We have some knowledge about how to live in a changing environment. The term ‘stability’ is a foreign word in our language. Our search for adaptation strategies is therefore not connected to ‘stability’ in any form, but is instead focused on constant adaptation to changing conditions.Johan Mathis Turi, Chairman of International Centre for Reindeer Husbandry (ICR), Tromsø, UN Environmental Day, June 2007
Climate change is likely to affect the Sámi regions in Norway, Sweden, Finland and Russia, with greater variability in temperature, precipitation and wind, and higher winter temperatures (ACIA, 2005; Tyler et al., 2007). These factors strongly affect snow quality and quantity, with snow quality as a crucial factor for reindeer herding. Considering their experience obtained through time and their traditional ecological knowledge, the pastoral practices of Sámi herders are inherently well suited to handle huge variations in climatic conditions. Reindeer herding and its natural environment have always been subject to large variability in weather patterns, and skilful adaptation to these past variations offers important insights on adaptation to climate change. In particular, it is crucial to recognize the importance of traditional ecological knowledge (Berkes, 2008).
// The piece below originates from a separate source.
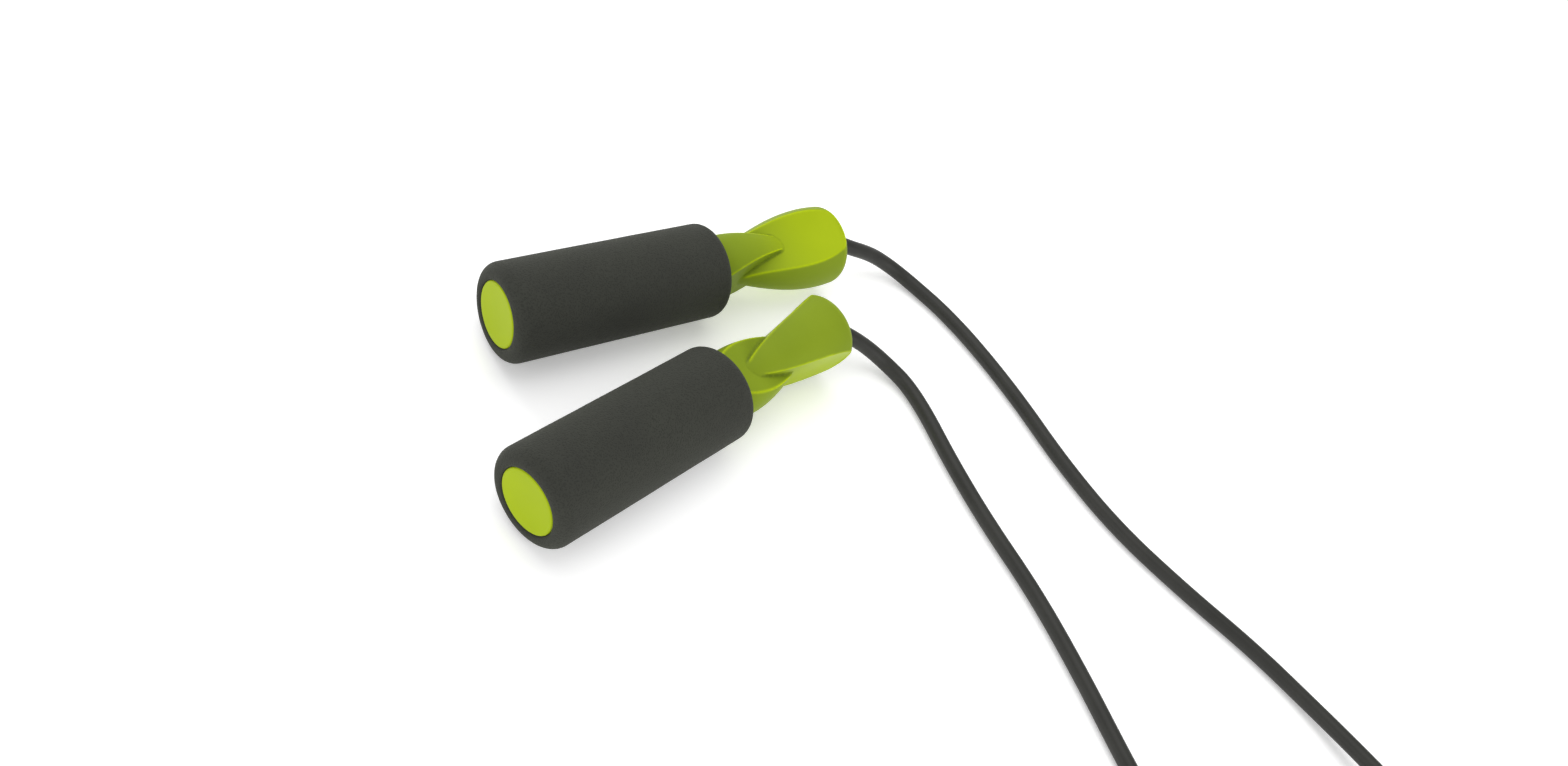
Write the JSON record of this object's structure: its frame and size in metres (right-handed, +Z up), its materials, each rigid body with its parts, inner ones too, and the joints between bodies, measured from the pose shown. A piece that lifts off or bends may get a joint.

The adaptation of Sámi reindeer herding to climate change is conditioned by its political and socio-economic environment (ACIA, 2005, p. 971; E. S. Reinert, 2006; Tyler et al., 2007). Important parts of the traditional adaptive strategies – the composition of herds and the flexibility to move reindeer herds between summer and winter pastures – are challenged by nation–state policies restricting herd diversity and mobility and by rigid regulations.